The majority of previous work formulates the algorithmic fairness problem from the viewpoint of the learning algorithm by enforcing a statistical or counterfactual fairness constraint on the learner’s outcome and designing a learner that meets it. As the considered fairness problem originates from biased data, merely adding constraints to the prediction task might not provide a holistic view of its fundamental limitations.

This project looks at the fairness problem through different lens, where instead of asking “for a given learner, how can we achieve fairness”?, it asks “for a given dataset, what are the inherent tradeoffs in the data, and based on these, what is the best learner we can design”?. In supervised learning models, the challenge in the proposed problem lies in the complex structures of correlation/causation among individuals’ attributes (covariates), their group identities (protected features), the target variable (label), and the prediction outcome (decision).

In analyzing the dataset, the marginal impacts of covariates on the accuracy and discrimination of decisions are quantified from the data, via carefully designed measures accounting for the complex correlation/causation structures among variables and the inherent tension between accuracy and fairness objectives.

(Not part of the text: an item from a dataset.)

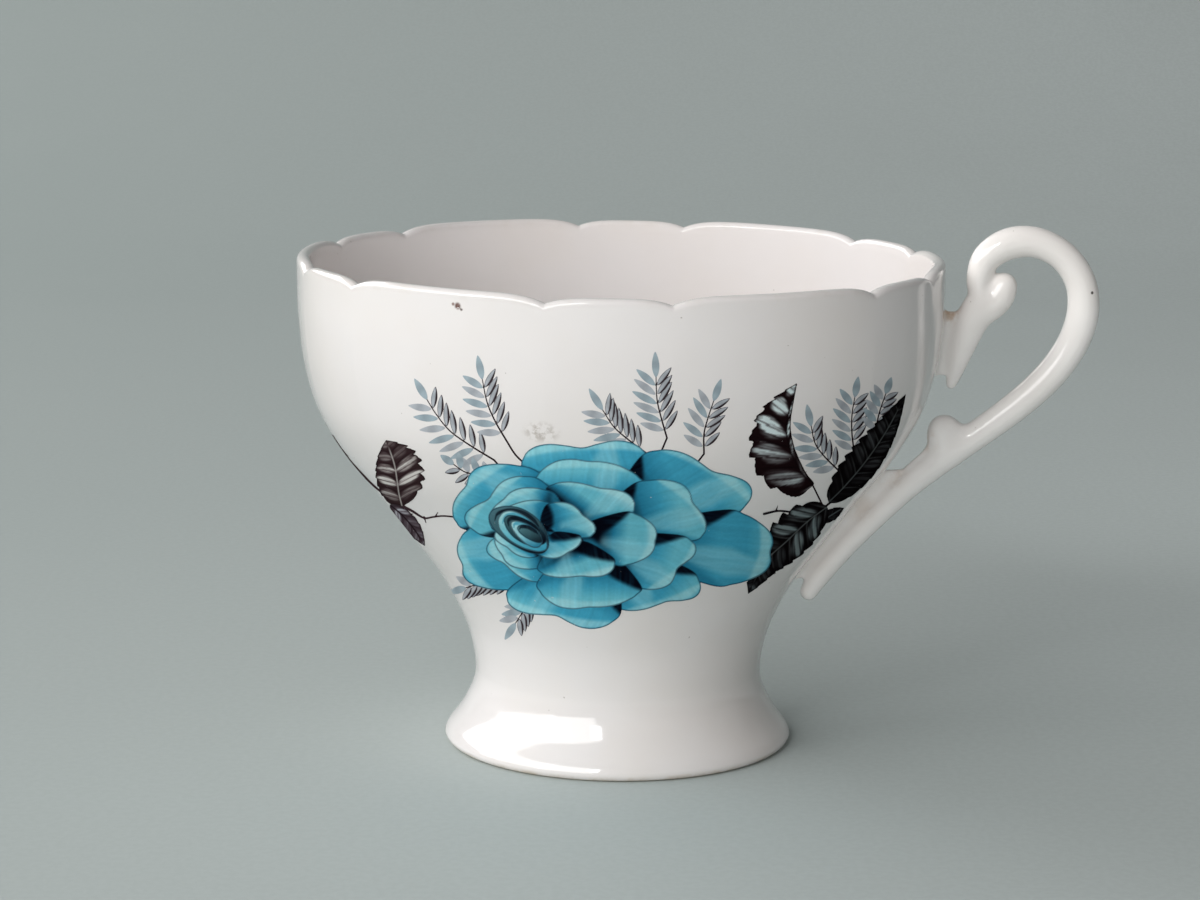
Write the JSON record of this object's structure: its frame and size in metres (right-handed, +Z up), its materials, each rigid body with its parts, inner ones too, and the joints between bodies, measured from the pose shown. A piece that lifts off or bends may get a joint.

Subsequently, methods to exploit the quantified impacts in guiding downstream ML systems to improve their achievable accuracy-fairness tradeoff will be investigated.

Importantly, the proposed framework provides explainable solutions, where the inclusion of certain attributes in the learning system is explained by their importance for accurate as well as fair decisions.

This award reflects NSF's statutory mission and has been deemed worthy of support through evaluation using the Foundation's intellectual merit and broader impacts review criteria.